--- start of DATA BLOCK ---

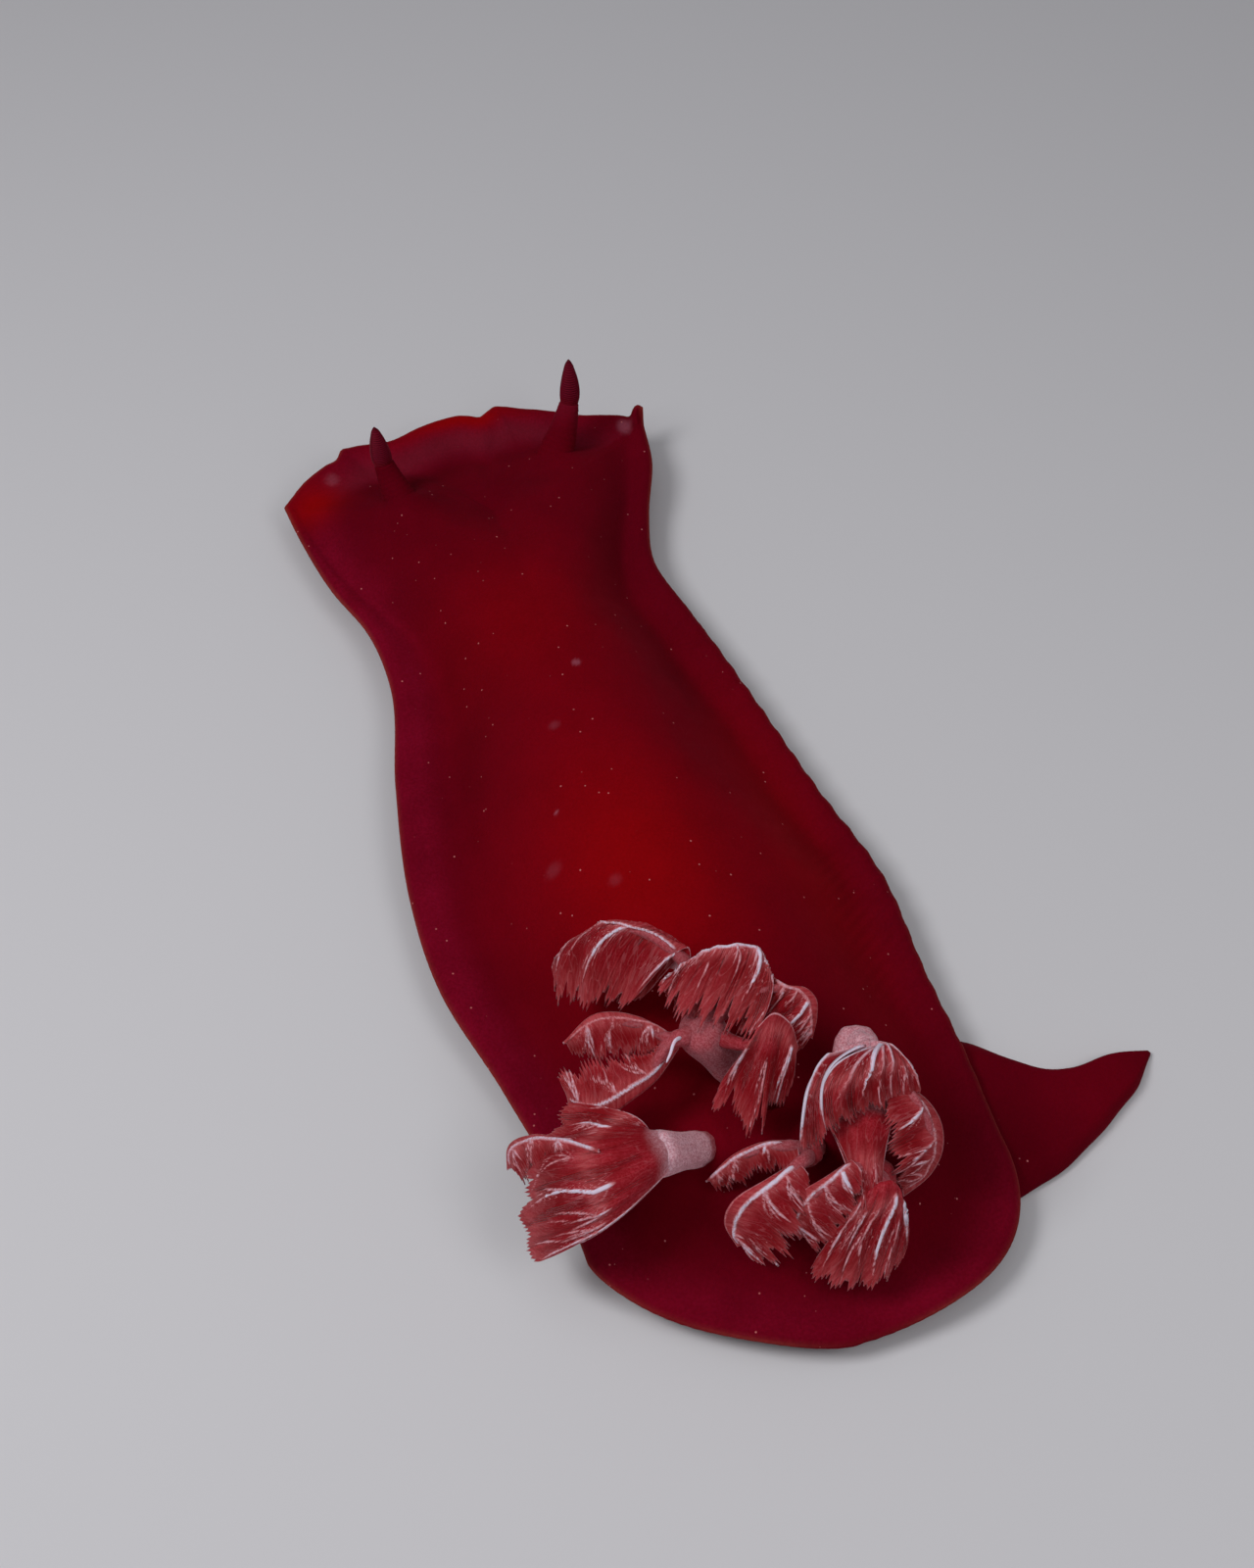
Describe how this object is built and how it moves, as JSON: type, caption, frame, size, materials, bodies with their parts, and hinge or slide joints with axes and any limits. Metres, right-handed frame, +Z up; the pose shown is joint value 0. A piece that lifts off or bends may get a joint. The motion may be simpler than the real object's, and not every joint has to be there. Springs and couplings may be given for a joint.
{
  "type": "spanish dancer nudibranch",
  "caption": "Still life-size model of a spanish dancer sea slug crawling: long red mantle with a thin spread margin, tail bent to its right, club-shaped rhinophores and branched gill plumes.",
  "frame": {"origin": "on the floor under the middle of the foot", "axes": "+Z up; the head points along -Y and the animal's left side is +X; the longest extent is along Y"},
  "size_m": [0.1541, 0.2897, 0.0578],
  "materials": {
    "back_skin": "velvety satin, bright red",
    "margin_skin": "velvety satin, dark crimson",
    "foot_skin": "satin, dark red",
    "rhinophore_stalk": "satin, red",
    "rhinophore_club": "satin, dark red",
    "gill": "moist and translucent, pink red with pale ribs"
  },
  "bodies": {
    "root": {"anal_papilla": "back_skin", "back_front": "back_skin", "back_middle": "back_skin", "back_rear": "back_skin", "foot_front": "foot_skin", "foot_middle": "foot_skin", "foot_rear": "foot_skin", "gill_plume_front": "gill", "gill_plume_front_right": "gill", "gill_plume_left": "gill", "gill_plume_rear": "gill", "gill_plume_rear_left": "gill", "gill_plume_right": "gill", "head": "margin_skin", "oral_tentacle_left": "margin_skin", "oral_tentacle_right": "margin_skin", "rhinophore_club_left": "rhinophore_club", "rhinophore_club_right": "rhinophore_club", "rhinophore_stalk_left": "rhinophore_stalk", "rhinophore_stalk_right": "rhinophore_stalk", "skirt_left_front": "margin_skin", "skirt_left_rear": "margin_skin", "skirt_rear": "margin_skin", "skirt_right_front": "margin_skin", "skirt_right_rear": "margin_skin", "tail": "foot_skin", "veil": "margin_skin"}
  },
  "joints": []
}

--- end of DATA BLOCK ---

REQUIREMENTS
Write out the full listing, keeping every line exactly as it is.

COMPLETED TASK
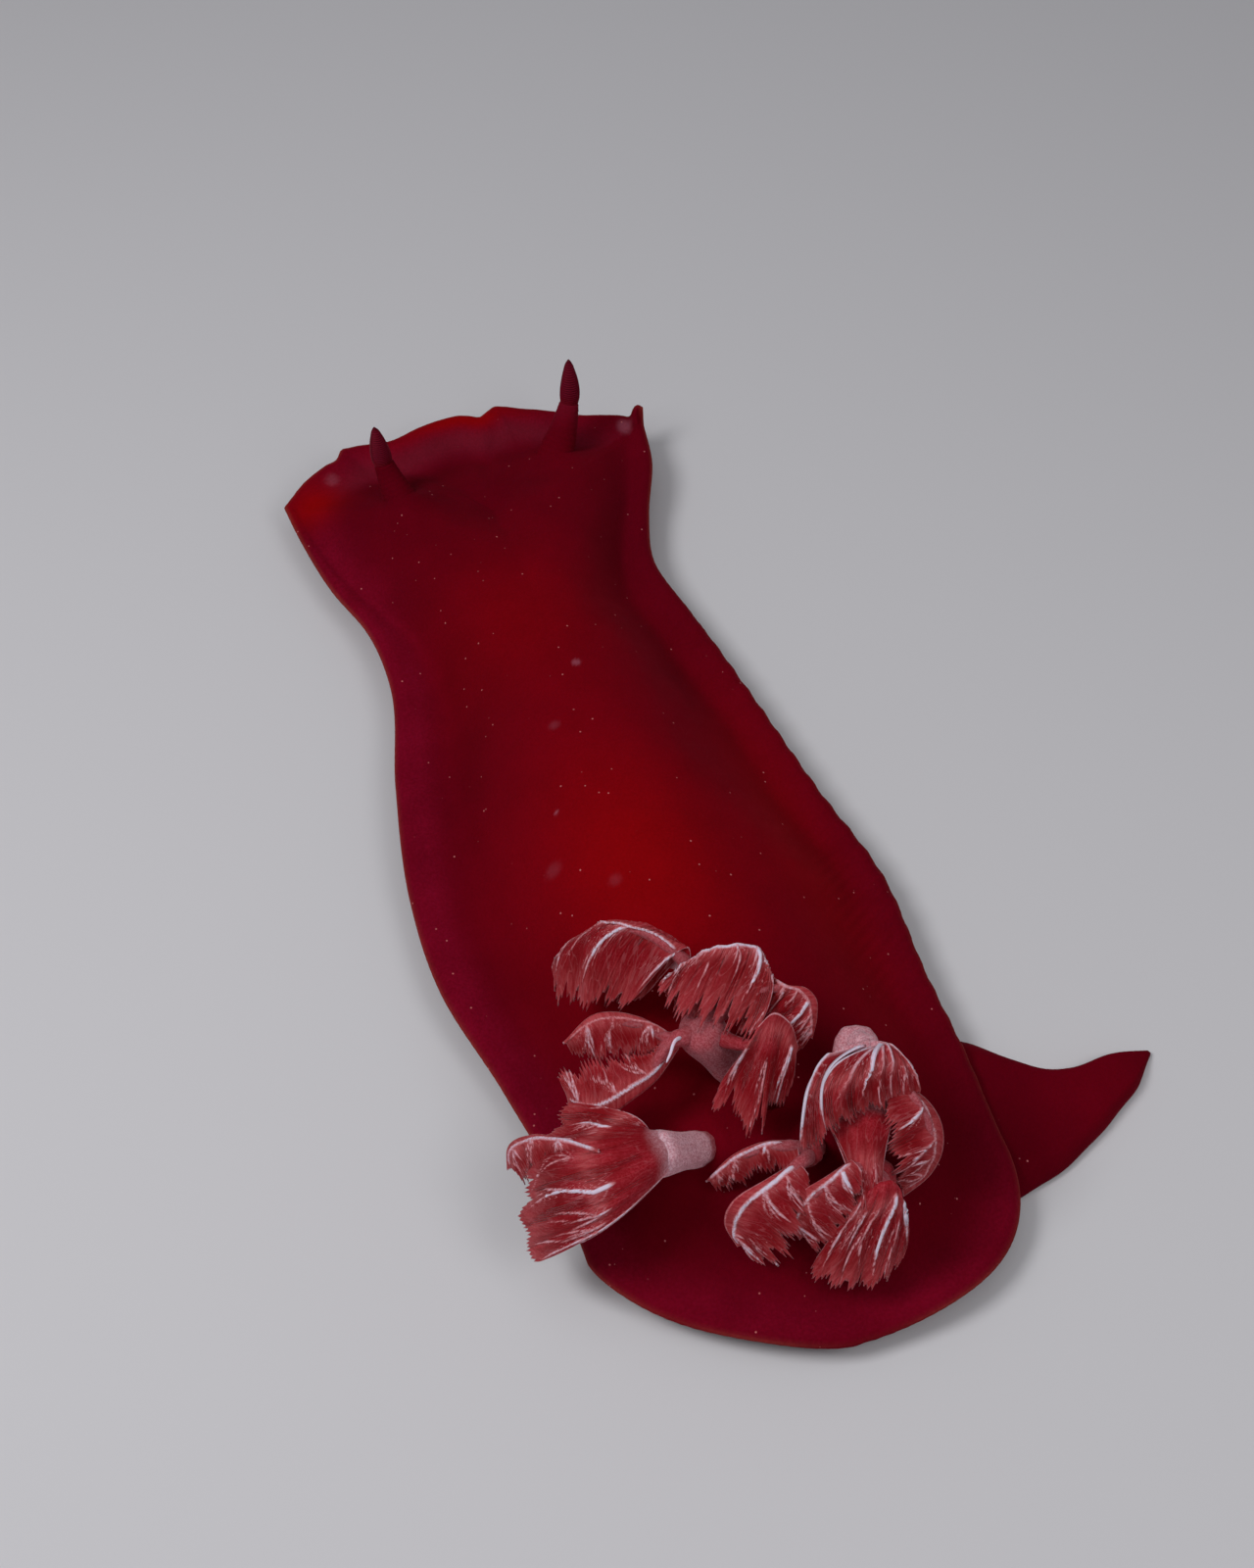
Describe how this object is built and how it moves, as JSON: type, caption, frame, size, materials, bodies with their parts, and hinge or slide joints with axes and any limits. Metres, right-handed frame, +Z up; the pose shown is joint value 0. A piece that lifts off or bends may get a joint. The motion may be simpler than the real object's, and not every joint has to be there. Springs and couplings may be given for a joint.
{
  "type": "spanish dancer nudibranch",
  "caption": "Still life-size model of a spanish dancer sea slug crawling: long red mantle with a thin spread margin, tail bent to its right, club-shaped rhinophores and branched gill plumes.",
  "frame": {"origin": "on the floor under the middle of the foot", "axes": "+Z up; the head points along -Y and the animal's left side is +X; the longest extent is along Y"},
  "size_m": [0.1541, 0.2897, 0.0578],
  "materials": {
    "back_skin": "velvety satin, bright red",
    "margin_skin": "velvety satin, dark crimson",
    "foot_skin": "satin, dark red",
    "rhinophore_stalk": "satin, red",
    "rhinophore_club": "satin, dark red",
    "gill": "moist and translucent, pink red with pale ribs"
  },
  "bodies": {
    "root": {"anal_papilla": "back_skin", "back_front": "back_skin", "back_middle": "back_skin", "back_rear": "back_skin", "foot_front": "foot_skin", "foot_middle": "foot_skin", "foot_rear": "foot_skin", "gill_plume_front": "gill", "gill_plume_front_right": "gill", "gill_plume_left": "gill", "gill_plume_rear": "gill", "gill_plume_rear_left": "gill", "gill_plume_right": "gill", "head": "margin_skin", "oral_tentacle_left": "margin_skin", "oral_tentacle_right": "margin_skin", "rhinophore_club_left": "rhinophore_club", "rhinophore_club_right": "rhinophore_club", "rhinophore_stalk_left": "rhinophore_stalk", "rhinophore_stalk_right": "rhinophore_stalk", "skirt_left_front": "margin_skin", "skirt_left_rear": "margin_skin", "skirt_rear": "margin_skin", "skirt_right_front": "margin_skin", "skirt_right_rear": "margin_skin", "tail": "foot_skin", "veil": "margin_skin"}
  },
  "joints": []
}